* Given problem: Write out exactly the lines from the line with "bpy.context.scene.collection.objects.link(carpet)" through the line with "in imported if", both ends included, and no other line.
──────
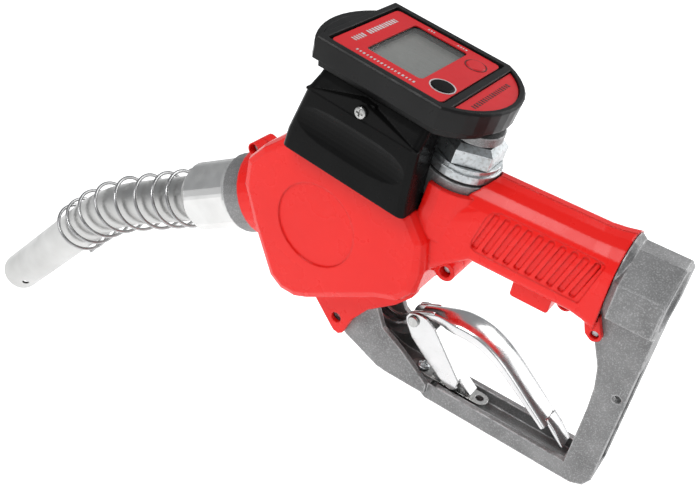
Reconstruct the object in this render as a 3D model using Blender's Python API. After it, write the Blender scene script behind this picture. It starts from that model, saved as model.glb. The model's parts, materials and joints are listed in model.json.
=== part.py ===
"""Automatic fuel nozzle with a digital oval-gear flow meter on its back.

Every dimension below is in millimetres and is scaled to metres when a piece is finished.
The origin is the centre of the inlet bore in the rear face of the octagonal boss: +X points out of
the inlet towards the hose, +Z is the meter side and -Y is the nozzle's left side.
"""
import math

import bmesh
import bpy
from mathutils import Matrix, Vector

MM = 0.001
GAP = 0.3                       # clearance left between neighbouring pieces

# Inlet boss and handle tube of the body casting
BOSS_WIDTH, BOSS_HEIGHT, BOSS_LENGTH = 38.3, 35.4, 19.1
BOSS_TOP_FLAT, BOSS_SIDE_FLAT = 9.0, 15.8
INLET_BORE, INLET_DEPTH = 12.1, 18.0
TUBE_RADIUS, TUBE_BORE = 12.4, 9.5

# Guard loop of the body casting
GUARD_BOTTOM, GUARD_RIM, GUARD_FLOOR = -102.5, -93.3, -99.3
GUARD_HALF, GUARD_INNER_HALF = 9.2, 6.4
GUARD_FRONT_HALF, GUARD_FRONT_INNER_HALF = 11.5, 8.7

# Red cover shells
COVER_HALF, COVER_WALL, COVER_EDGE = 24.4, 2.2, 4.0
HANDLE_RADIUS, HANDLE_RISE, HANDLE_BOTTOM = 15.0, 3.8, -16.5
GRIP_SLOTS, GRIP_PITCH = 10, 4.9
DISC_CENTRE, DISC_RADIUS, DISC_DEPTH = (-150.0, -30.0), 20.6, 0.8

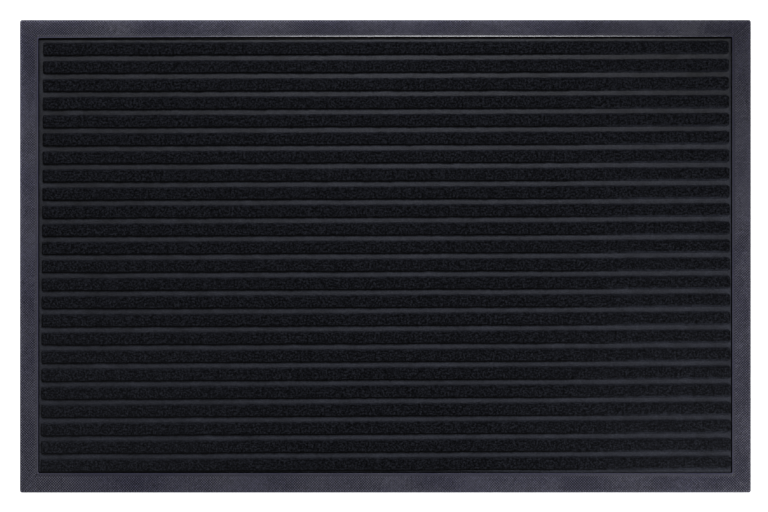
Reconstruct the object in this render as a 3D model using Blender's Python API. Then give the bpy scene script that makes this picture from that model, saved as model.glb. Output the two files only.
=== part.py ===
"""Door mat: a moulded rubber tray with a ramped border, and a ribbed needle-felt carpet bonded into it.

Run with: blender --background --python part.py, or from Blender's text editor.
Metres, +Z up, +X along the mat's long side and +Y away from whoever wipes their feet on it.
The origin is on the floor, under the middle of the mat.
"""

import math

import bmesh
import bpy

# The mat as a whole
MAT_LENGTH = 0.700
MAT_DEPTH = 0.452
TOUCH_GAP = 0.0003  # kept between pieces that touch

# Rubber tray: the floor sheet, the ramped border and the lip that the carpet sits inside
BORDER_WIDTH = 0.0177
OUTER_CORNER_RADIUS = 0.0020
OPENING_CORNER_RADIUS = 0.0016
OUTER_EDGE_HEIGHT = 0.0025
RAMP_TOP_HEIGHT = 0.0063
EDGE_ROUNDING = 0.0006
LIP_WIDTH = 0.0016
LIP_RISE = 0.0005
FLOOR_THICKNESS = 0.0018

# Underside: a flat foot all round, and round grip studs in the shallow field inside it
FOOT_WIDTH = 0.0140
FIELD_DEPTH = 0.0008
STUD_COLUMNS = 17
STUD_ROWS = 11
STUD_MARGIN = 0.0200  # from the foot's inner edge to the middle of the outermost studs
STUD_FACE_RADIUS = 0.0042
STUD_DRAFT = 0.0005
STUD_SIDES = 8

# Bonding film between the tray and the carpet
FILM_THICKNESS = 0.0003
FILM_INSET = 0.0040

# Carpet: the pressed felt sheet, and the ribs of open pile that stand on it
CARPET_GAP_SIDES = 0.0012
CARPET_GAP_BACK = 0.0007
CARPET_GAP_FRONT = 0.0007
CARPET_CORNER_RADIUS = 0.0012
FELT_THICKNESS = 0.0020
FELT_EDGE_ROUNDING = 0.0004
RIB_COUNT = 24
GROOVE_WIDTH = 0.0049
RIB_HEIGHT = 0.0024
RIB_MARGIN_LEFT = 0.0039
RIB_MARGIN_RIGHT = 0.0013
RIB_MARGIN_BACK = 0.00265
RIB_MARGIN_FRONT = 0.00245
RIB_CORNER_RADIUS = 0.0020
RIB_CROWN = 0.0011

CORNER_STEPS = 4  # straight stretches in each rounded corner of a plan outline
CROWN_STEPS = 3  # and in each rounded edge of a section

# Heights that follow from the sizes above
FLOOR_TOP = FIELD_DEPTH + FLOOR_THICKNESS
FILM_BOTTOM = FLOOR_TOP + TOUCH_GAP
FELT_BOTTOM = FILM_BOTTOM + FILM_THICKNESS + TOUCH_GAP
FELT_TOP = FELT_BOTTOM + FELT_THICKNESS
RIB_BOTTOM = FELT_TOP + TOUCH_GAP


def clear_scene():
    for obj in list(bpy.data.objects):
        bpy.data.objects.remove(obj)


def material(name, colour, roughness):
    """A Principled material; nothing in the mat is metal."""
    made = bpy.data.materials.new(name)
    made.use_nodes = True
    shader = made.node_tree.nodes["Principled BSDF"]
    shader.inputs["Base Color"].default_value = (*colour, 1.0)
    shader.inputs["Roughness"].default_value = roughness
    shader.inputs["Metallic"].default_value = 0.0
    made.diffuse_color = (*colour, 1.0)
    return made


def rounded_rectangle(length, depth, radius, height):
    """The outline of a rectangle about the Z axis, with an arc at each corner, going anticlockwise."""
    points = []
    for quarter, (sx, sy) in enumerate(((1, 1), (-1, 1), (-1, -1), (1, -1))):
        centre_x = sx * (length / 2 - radius)
        centre_y = sy * (depth / 2 - radius)
        for step in range(CORNER_STEPS + 1):
            angle = math.radians(90 * (quarter + step / CORNER_STEPS))
            x = centre_x + radius * math.cos(angle)
            y = centre_y + radius * math.sin(angle)
            points.append((x, y, height))
    return points


def quarter_round(radius):
    """(how far in, how far up) along a quarter circle that turns from an upright side to a level top."""
    turns = [math.radians(90 * step / CROWN_STEPS) for step in range(CROWN_STEPS + 1)]
    return [(radius * (1 - math.cos(turn)), radius * math.sin(turn)) for turn in turns]


def new_object(name, mesh, parent=None):
    obj = bpy.data.objects.new(name, mesh)
    bpy.context.scene.collection.objects.link(obj)
    obj.parent = parent
    return obj


def solid_from_loops(name, finish, loops):
    """A closed mesh: each loop of points is bridged to the next, and the first and last are filled."""
    bm = bmesh.new()
    rings = [[bm.verts.new(point) for point in points] for points in loops]
    for ring, next_ring in zip(rings, rings[1:]):
        for here in range(len(ring)):
            before = here - 1
            bm.faces.new((ring[before], ring[here], next_ring[here], next_ring[before]))
    bm.faces.new(reversed(rings[0]))
    bm.faces.new(rings[-1])
    mesh = bpy.data.meshes.new(name)
    bm.to_mesh(mesh)
    bm.free()
    mesh.shade_smooth()
    mesh.set_sharp_from_angle(angle=math.radians(35))
    mesh.materials.append(finish)
    return mesh


def tray_section():
    """The border's section, from the underside round to the floor, as (inset from the edge, height)."""
    lip_inset = BORDER_WIDTH - LIP_WIDTH
    section = [
        (FOOT_WIDTH, FIELD_DEPTH),
        (FOOT_WIDTH - FIELD_DEPTH / 2, 0.0),
        (0.0, 0.0),
    ]
    edge_start = OUTER_EDGE_HEIGHT - EDGE_ROUNDING
    section += [(inset, edge_start + rise) for inset, rise in quarter_round(EDGE_ROUNDING)]
    section.append((lip_inset, RAMP_TOP_HEIGHT))
    # The lip is a half-round bead along the opening.
    for step in range(1, 2 * CROWN_STEPS):
        turn = math.pi * step / (2 * CROWN_STEPS)
        across = LIP_WIDTH * (1 - math.cos(turn)) / 2
        section.append((lip_inset + across, RAMP_TOP_HEIGHT + LIP_RISE * math.sin(turn)))
    section += [(BORDER_WIDTH, RAMP_TOP_HEIGHT), (BORDER_WIDTH, FLOOR_TOP)]
    return section


def tray_outline(inset, height):
    """One level of the tray. Its corner radius runs from the outer corner's to the opening's."""
    share = inset / BORDER_WIDTH
    radius = OUTER_CORNER_RADIUS + (OPENING_CORNER_RADIUS - OUTER_CORNER_RADIUS) * share
    return rounded_rectangle(MAT_LENGTH - 2 * inset, MAT_DEPTH - 2 * inset, radius, height)


def grip_studs(tray):
    """Rows of round studs over the field, with one under the middle of the mat, united with the tray."""
    first_x = FOOT_WIDTH + STUD_MARGIN - MAT_LENGTH / 2
    first_y = FOOT_WIDTH + STUD_MARGIN - MAT_DEPTH / 2
    root = FLOOR_THICKNESS / 2  # how far a stud runs up into the sheet, so that the two unite
    height = FIELD_DEPTH + root
    bm = bmesh.new()
    for column in range(STUD_COLUMNS):
        for row in range(STUD_ROWS):
            made = bmesh.ops.create_cone(
                bm,
                cap_ends=True,
                segments=STUD_SIDES,
                radius1=STUD_FACE_RADIUS,
                radius2=STUD_FACE_RADIUS + STUD_DRAFT * height / FIELD_DEPTH,
                depth=height,
            )
            x = first_x * (1 - 2 * column / (STUD_COLUMNS - 1))
            y = first_y * (1 - 2 * row / (STUD_ROWS - 1))
            bmesh.ops.translate(bm, verts=made["verts"], vec=(x, y, height / 2))
    mesh = bpy.data.meshes.new("grip_stud_joiner")
    bm.to_mesh(mesh)
    bm.free()
    joiner = new_object("grip_stud_joiner", mesh, tray)
    joiner.hide_render = True
    joiner.display_type = "WIRE"
    union = tray.modifiers.new("grip studs", "BOOLEAN")
    union.operation = "UNION"
    union.solver = "EXACT"
    union.object = joiner


def rubber_tray(rubber):
    loops = [tray_outline(inset, height) for inset, height in tray_section()]
    grip_studs(new_object("rubber_tray", solid_from_loops("rubber_tray", rubber, loops)))


def carpet_sizes():
    """The carpet's length and depth, and how far its middle lies in front of the tray's."""
    length = MAT_LENGTH - 2 * (BORDER_WIDTH + CARPET_GAP_SIDES)
    depth = MAT_DEPTH - 2 * BORDER_WIDTH - CARPET_GAP_BACK - CARPET_GAP_FRONT
    shift = (CARPET_GAP_FRONT - CARPET_GAP_BACK) / 2
    return length, depth, shift


def bonding_film(glue, carpet):
    length, depth, _ = carpet_sizes()
    radius = CARPET_CORNER_RADIUS
    loops = [
        rounded_rectangle(length - 2 * FILM_INSET, depth - 2 * FILM_INSET, radius, height)
        for height in (0.0, FILM_THICKNESS)
    ]
    film = new_object("bonding_film", solid_from_loops("bonding_film", glue, loops), carpet)
    film.location.z = FILM_BOTTOM


def pressed_felt(felt, carpet):
    length, depth, _ = carpet_sizes()
    sides = [(0.0, 0.0)]
    sides += [
        (inset, FELT_THICKNESS - FELT_EDGE_ROUNDING + rise)
        for inset, rise in quarter_round(FELT_EDGE_ROUNDING)
    ]
    loops = [
        rounded_rectangle(length - 2 * inset, depth - 2 * inset, CARPET_CORNER_RADIUS - inset, height)
        for inset, height in sides
    ]
    sheet = new_object("pressed_felt", solid_from_loops("pressed_felt", felt, loops), carpet)
    sheet.location.z = FELT_BOTTOM


def pile_ribs(pile, carpet):
    """Equal ribs with a groove between each two. They share one mesh, and number 1 is at the back."""
    length, depth, _ = carpet_sizes()
    field = depth - RIB_MARGIN_BACK - RIB_MARGIN_FRONT
    pitch = (field + GROOVE_WIDTH) / RIB_COUNT
    rib_width = pitch - GROOVE_WIDTH
    rib_length = length - RIB_MARGIN_LEFT - RIB_MARGIN_RIGHT
    sides = [(0.0, 0.0)]
    sides += [(inset, RIB_HEIGHT - RIB_CROWN + rise) for inset, rise in quarter_round(RIB_CROWN)]
    loops = []
    for inset, height in sides:
        radius = RIB_CORNER_RADIUS - inset
        loops.append(rounded_rectangle(rib_length - 2 * inset, rib_width - 2 * inset, radius, height))
    mesh = solid_from_loops("pile_rib", pile, loops)
    middle = (RIB_MARGIN_LEFT - RIB_MARGIN_RIGHT) / 2
    back = depth / 2 - RIB_MARGIN_BACK - rib_width / 2
    for number in range(RIB_COUNT):
        rib = new_object(f"pile_rib_{number + 1:02d}", mesh, carpet)
        rib.location = (middle, back - number * pitch, RIB_BOTTOM)


def main():
    clear_scene()
    rubber = material("black_rubber", (0.045, 0.045, 0.062), 0.60)
    glue = material("hot_melt_glue", (0.60, 0.52, 0.36), 0.45)
    felt = material("pressed_felt", (0.034, 0.035, 0.040), 0.90)
    pile = material("open_pile", (0.009, 0.009, 0.012), 1.00)

    rubber_tray(rubber)
    carpet = bpy.data.objects.new("carpet_insert", None)
    bpy.context.scene.collection.objects.link(carpet)
    carpet.location.y = carpet_sizes()[2]
    bonding_film(glue, carpet)
    pressed_felt(felt, carpet)
    pile_ribs(pile, carpet)


main()
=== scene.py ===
"""An entrance door mat: a moulded rubber tray with a ribbed needle-felt carpet bonded into it.

Metres, +Z up, +X along the mat's long side and +Y towards its back edge. The floor is at Z = 0.
"""

import math

import bpy
import numpy as np
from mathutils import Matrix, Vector


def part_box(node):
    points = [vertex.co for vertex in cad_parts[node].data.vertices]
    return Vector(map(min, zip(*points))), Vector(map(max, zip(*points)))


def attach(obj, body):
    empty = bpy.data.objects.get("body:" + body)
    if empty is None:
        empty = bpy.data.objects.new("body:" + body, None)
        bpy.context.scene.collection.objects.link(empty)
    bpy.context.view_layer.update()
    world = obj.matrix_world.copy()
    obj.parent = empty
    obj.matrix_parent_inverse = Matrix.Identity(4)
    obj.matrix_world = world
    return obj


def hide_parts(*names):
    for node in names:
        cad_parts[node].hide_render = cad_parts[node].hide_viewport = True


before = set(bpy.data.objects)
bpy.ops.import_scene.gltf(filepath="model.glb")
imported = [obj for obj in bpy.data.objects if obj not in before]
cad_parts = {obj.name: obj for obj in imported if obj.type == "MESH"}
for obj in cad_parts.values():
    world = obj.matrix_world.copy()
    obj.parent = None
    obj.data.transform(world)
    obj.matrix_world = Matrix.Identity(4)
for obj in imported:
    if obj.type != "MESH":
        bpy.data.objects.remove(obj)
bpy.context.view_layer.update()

# ---------------------------------------------------------------------------------------------------
# Rubber tray
# One compression moulding in black rubber: the floor sheet, a border that ramps up to a lip, and grip
# studs underneath. The ramp was pressed against a coarse cloth that left its diagonal weave in it; the
# lip was cut straight into the mould, so it is smooth and shines a little.

tray_low, tray_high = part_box("rubber_tray")
film_low, film_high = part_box("bonding_film")
felt_low, felt_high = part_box("pressed_felt")
touch_gap = 0.0003
felt_margin = 0.0012  # between the felt's edge and the opening's side
border_width = tray_high.x - felt_high.x - felt_margin
floor_top = film_low.z - touch_gap
opening_shift = (0.00035, 0.00090)  # the opening sits a little off centre
opening_stretch = (-0.00045, 0.00045)  # and shrank unevenly as the rubber cooled
opening_sag = 0.0019  # its back side runs in a little towards the left end
trim_shift = (0.00050, -0.00040)  # the outer edge was trimmed by hand
trim_stretch = (0.00010, 0.00040)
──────
* Result of the task:
    bpy.context.scene.collection.objects.link(carpet)
    carpet.location.y = carpet_sizes()[2]
    bonding_film(glue, carpet)
    pressed_felt(felt, carpet)
    pile_ribs(pile, carpet)


main()
=== scene.py ===
"""An entrance door mat: a moulded rubber tray with a ribbed needle-felt carpet bonded into it.

Metres, +Z up, +X along the mat's long side and +Y towards its back edge. The floor is at Z = 0.
"""

import math

import bpy
import numpy as np
from mathutils import Matrix, Vector


def part_box(node):
    points = [vertex.co for vertex in cad_parts[node].data.vertices]
    return Vector(map(min, zip(*points))), Vector(map(max, zip(*points)))


def attach(obj, body):
    empty = bpy.data.objects.get("body:" + body)
    if empty is None:
        empty = bpy.data.objects.new("body:" + body, None)
        bpy.context.scene.collection.objects.link(empty)
    bpy.context.view_layer.update()
    world = obj.matrix_world.copy()
    obj.parent = empty
    obj.matrix_parent_inverse = Matrix.Identity(4)
    obj.matrix_world = world
    return obj


def hide_parts(*names):
    for node in names:
        cad_parts[node].hide_render = cad_parts[node].hide_viewport = True


before = set(bpy.data.objects)
bpy.ops.import_scene.gltf(filepath="model.glb")
imported = [obj for obj in bpy.data.objects if obj not in before]
cad_parts = {obj.name: obj for obj in imported if obj.type == "MESH"}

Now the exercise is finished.